The North Sea and associated weather systems regard the Norfolk coastline with a kind of rugged ambivalence all the year through. August was tepid, September was a washout, that’s just the way it goes round here. God is clumsy with the weather machine in this part of the world despite the massive church built in tribute in the middle of town. There are constant hurricanes. The locals with their salt whipped cheeks call it “bracing”, Jane Austen called it “very pure air indeed.” Not many people dress appropriately.
At this time of year there are no holidaymakers, it’s all day trippers. Coachloads of elderly folk are shuttled in for one last suck of life extending gale force before everything finally shuts down. They’re tearing up strips of the promenade with a gaggle of orange diggers, the sort of maintenance work which would be folly during peak season and impossible at the bottom of winter. The Fairground went to sleep weeks ago and in the evenings and at the weekends the diggers gather round it, protecting peeling helter-skelters and canvas clad teacup rides. There was no lust to extend season into the fickle territory of a British Indian Summer. The adjacent arcade stays active a little longer, sucking in the dregs of custom with its kaleidoscope lights and sirens. Toddlers demanding to be lifted by fast unwinding parents, so that they might feed half a lifetime’s worth of change into the 2p machines. Somebody wins a tired lollypop, somebody else doesn’t. It doesn’t matter, what’s important is the smell of candyfloss and the traction of sticky carpets.
At the base of the pier they’re lining up a dozen deep to buy ice creams and even longer at the toilets. There is something grimly British about a queue, especially when it’s for ice cream in the drizzle or for public convenience. But queuing up on a pier is heaven for some people and even more so as the rain thickens and stiffens against a brisk north easterly. The professional Crab people are gearing down to go dormant but up and down the pier the damp masses are casting off their rigs festooned with mouldy bacon and hamster heads. Somebody reels in a tired lollypop, somebody else doesn’t. It doesn’t matter.

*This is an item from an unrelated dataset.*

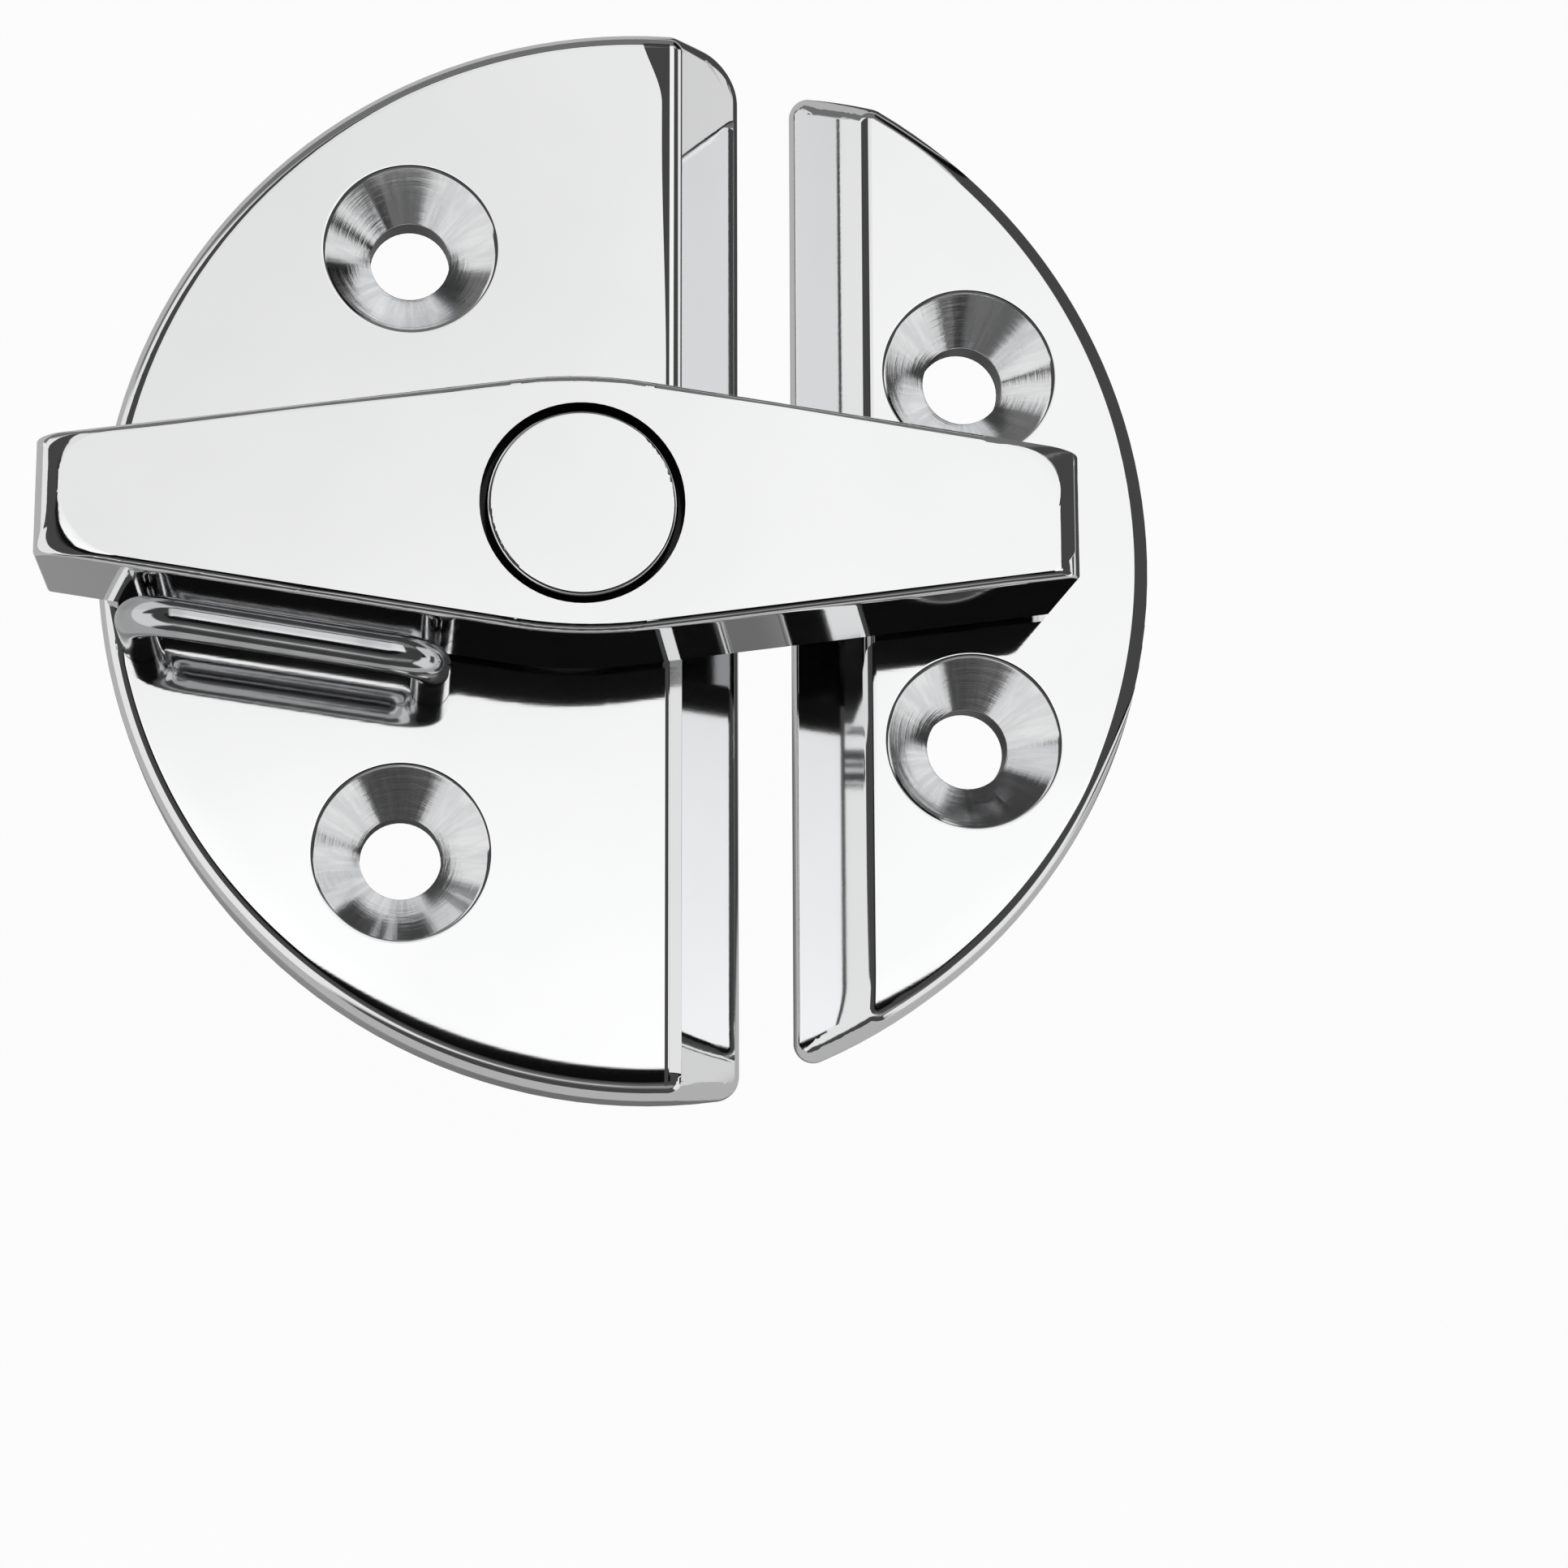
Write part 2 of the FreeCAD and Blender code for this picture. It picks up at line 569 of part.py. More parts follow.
def make_pivot_pin():
    """Turned pin with a flush head, peened over the backing washer."""
    body = new_body("pivot_pin", PIVOT)
    profile = new_sketch(body, "pin_profile", "XZ_Plane")
    end = "pin_end_up"
    shank = "pin_shank / 2"
    head = "pin_head / 2"
    top = "%s + pin_head_thick" % HEAD_UNDER
    add_polygon(profile, (
        ("0", end), ("peen_radius", end), ("peen_radius", STACK), (shank, STACK),
        (shank, HEAD_UNDER), (head, HEAD_UNDER), (head, top), ("0", top)))
    doc.recompute()
    turned = add_turned(body, profile)
    doc.recompute()
    rim = edges_where(turned.Shape, lambda edge, box: (
        box.ZLength < NEAR and abs(box.XLength - number("pin_head")) < NEAR
        and box.ZMin > turned.Shape.BoundBox.ZMax - NEAR))
    dress(body, "Fillet", turned, rim, "pin_head_edge")
    return body


def make_washers():
    thrust = new_body("thrust_washer", PIVOT, at_z="plate_thick")
    add_ring(thrust, "thrust_radius", BORE, "thrust_thick")
    head = new_body("head_washer", PIVOT, at_z=HEAD_UNDER + " - head_washer_thick")
    add_ring(head, "pin_head / 2", BORE, "head_washer_thick")
    backing = new_body("backing_washer", PIVOT, at_z=STACK)
    add_ring(backing, "spring_radius - backing_inset", BORE, "backing_thick")
    return thrust, head, backing


def make_disc_spring():
    """Coned spring washer between the plate and the backing washer."""
    body = new_body("disc_spring", PIVOT, at_z=STACK + " + backing_thick")
    profile = new_sketch(body, "spring_profile", "XZ_Plane")
    add_polygon(profile, (
        (BORE, "0"), ("spring_radius", "spring_rise"),
        ("spring_radius", "spring_rise + spring_thick"), (BORE, "spring_thick")))
    doc.recompute()
    add_turned(body, profile)
    return body


bodies = [make_base_plate(), make_pull_bail(), make_strike_plate(), make_strike_nub(),
          make_turn_lever(), make_pivot_pin(), make_disc_spring()]
bodies.extend(make_washers())
doc.recompute()

for item in doc.Objects:
    if "Invalid" in item.State or "Error" in item.State:
        raise RuntimeError("%s did not build: %s" % (item.Label, item.State))

os.makedirs("parts", exist_ok=True)
for body in bodies:
    solid = body.Shape
    if solid.isNull() or not solid.isValid() or len(solid.Solids) != 1:
        raise RuntimeError("%s is not one sound solid" % body.Label)
    solid.exportStep("parts/%s.step" % body.Label)
    print("%s %.1f mm3" % (body.Label, solid.Volume))
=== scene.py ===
# %% [markdown]
# # A turn-lever catch for a boat door, in polished stainless steel
# A round plate is parted along a chord. The larger piece carries a lever that
# turns on a pin and a wire pull for one finger. The smaller piece has a domed
# nub that the lever closes over. The solids come from the engineering model,
# so this lesson is about what makes them look like steel: the finish of each
# surface, and the light that a mirror finish shows.

# %% Load the model
import json
import math

import bpy
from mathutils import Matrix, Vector


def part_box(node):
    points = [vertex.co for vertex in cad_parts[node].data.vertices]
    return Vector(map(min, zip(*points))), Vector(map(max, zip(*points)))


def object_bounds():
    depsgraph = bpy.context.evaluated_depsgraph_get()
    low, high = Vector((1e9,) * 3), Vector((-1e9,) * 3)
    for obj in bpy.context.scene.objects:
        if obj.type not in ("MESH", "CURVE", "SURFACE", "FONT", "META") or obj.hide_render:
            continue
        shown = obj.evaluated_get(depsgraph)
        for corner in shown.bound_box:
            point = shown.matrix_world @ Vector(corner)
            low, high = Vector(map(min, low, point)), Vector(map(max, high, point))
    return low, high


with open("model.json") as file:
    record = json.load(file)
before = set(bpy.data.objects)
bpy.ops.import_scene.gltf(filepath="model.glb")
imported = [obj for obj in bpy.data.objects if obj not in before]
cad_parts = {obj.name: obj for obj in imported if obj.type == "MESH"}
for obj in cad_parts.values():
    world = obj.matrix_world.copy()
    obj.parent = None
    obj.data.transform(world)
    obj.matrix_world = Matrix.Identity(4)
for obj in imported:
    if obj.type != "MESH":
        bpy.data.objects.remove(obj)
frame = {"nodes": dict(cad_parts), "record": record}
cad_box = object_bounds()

MM_PER_METRE = 1000


def in_mm(values):
    """Metres as millimetres, rounded for printing."""
    return [round(value * MM_PER_METRE, 2) for value in values]


nodes = frame["nodes"]
print("nodes:", len(nodes), "box in mm:", [in_mm(corner) for corner in cad_box])

# %% [markdown]
# ## The camera
# The catch was photographed from almost straight above, a little from the
# side of the wire pull, with a long lens. The catch fills the upper left of
# the square picture, so the lens is shifted and the camera isn't turned away.

# %% Place the camera
camera_data = bpy.data.cameras.new("photo_camera")
camera = bpy.data.objects.new("photo_camera", camera_data)
bpy.context.scene.collection.objects.link(camera)
camera.location = (-0.00096, -0.05332, 0.23883)
camera.rotation_euler = [math.radians(angle) for angle in (11.559, -3.970, 0.181)]
camera_data.lens = 86.36
camera_data.sensor_width = 36.0
camera_data.shift_x = 0.0904
camera_data.shift_y = -0.0972
camera_data.clip_start = 0.01
camera_data.clip_end = 10.0
bpy.context.scene.camera = camera
bpy.context.scene.view_settings.view_transform = "Standard"
print("camera in mm:", in_mm(camera.location))

# %% [markdown]
# ## Writing shader maths as plain Python
# A finish is a sum of small effects, and each is a formula. Wired by hand, a
# formula of ten steps is ten boxes, so one small class wraps a socket and
# lets Python's own operators add the Math nodes. Any other node comes from
# one method, which sets the node's settings before its sockets.


# %% A wrapped socket
class Wire:
    """One output socket, which knows its tree and takes part in formulas."""

    def __init__(self, tree, socket):
        self.tree = tree
        self.socket = socket

    def maths(self, operation, *others):
        """Add a Math node that works on this value and the others."""
        return add_node(self.tree, "ShaderNodeMath", {"operation": operation},
                        dict(enumerate((self,) + others)))

    def __add__(self, other):
        return self.maths("ADD", other)

    def __radd__(self, other):
        return self.maths("ADD", other)

    def __sub__(self, other):
        return self.maths("SUBTRACT", other)

    def __rsub__(self, other):
        return self.maths("MULTIPLY", -1.0).maths("ADD", other)

    def __mul__(self, other):
        return self.maths("MULTIPLY", other)

    def __rmul__(self, other):
        return self.maths("MULTIPLY", other)

    def __truediv__(self, other):
        return self.maths("DIVIDE", other)

    def __pow__(self, other):
        return self.maths("POWER", other)

    def __abs__(self):
        return self.maths("ABSOLUTE")

    def larger(self, other):
        return self.maths("MAXIMUM", other)

    def rise(self, low, high):
        """0 below low, 1 above high, and smooth between them."""
        return add_node(self.tree, "ShaderNodeMapRange",
                        {"interpolation_type": "SMOOTHSTEP"},
                        {"Value": self, "From Min": low, "From Max": high})


def add_node(tree, kind, settings=None, values=None, output=0):
    """Add a node: its settings first, then its sockets, by name or number."""
    node = tree.nodes.new(kind)
    for name, value in (settings or {}).items():
        setattr(node, name, value)
    for name, value in (values or {}).items():
        if isinstance(value, Wire):
            tree.links.new(value.socket, node.inputs[name])
        else:
            node.inputs[name].default_value = value
    return None if output is None else Wire(tree, node.outputs[output])


print("maths wrapper ready")

# %% [markdown]
# ## Places on a surface
# Every pattern is laid out in the object's own coordinates, in metres. Those
# are the same in each view and at each pose, because a finish belongs to the
# metal and not to the camera.


# %% Coordinates and noise
def new_material(name):
    """A material with an empty tree, and its tree."""
    material = bpy.data.materials.new(name)
    material.use_nodes = True
    material.node_tree.nodes.clear()
    return material, material.node_tree


def place(tree):
    """Object coordinates."""
    return add_node(tree, "ShaderNodeTexCoord", output="Object")


def split(tree, point):
    """The three parts of a vector."""
    node = add_node(tree, "ShaderNodeSeparateXYZ", values={"Vector": point}).socket.node
    return [Wire(tree, socket) for socket in node.outputs]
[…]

Booming clouds of headache grey are knitting themselves together above the Hotel De Paris and somewhere above the empty caravans of West Runton firecracker thunder echoes back off the sea. There’s a mild apocalypse on top of Cromer town today but you can only see it if you’ve got the right kind of eyes. I do the only sensible thing and head to the Pavilion Bar.
I order a poorly poured Guinness (for the vitamins) and take a seat by the window. The wind is whipping now and the hoods of people’s anoraks are flipping up and down as if on strings. Sideways rain smashes into the old and young indiscriminately and ice creams become unmoored from their cones and splat the wooden struts and die uneaten. There is no queue for the toilets in here. There are reasonably priced muffins.
I’ve been in here for a while now. Nobody knows how to pour a Guinness, nobody has bought a muffin. Outside it might very well be the end of the world. I fear for George the bastard cat in these conditions, Mercedes Man never checks underneath his motorcar, a natural hide for the felines. But I’m loath to go home, dressed as I am in shorts and T shirt.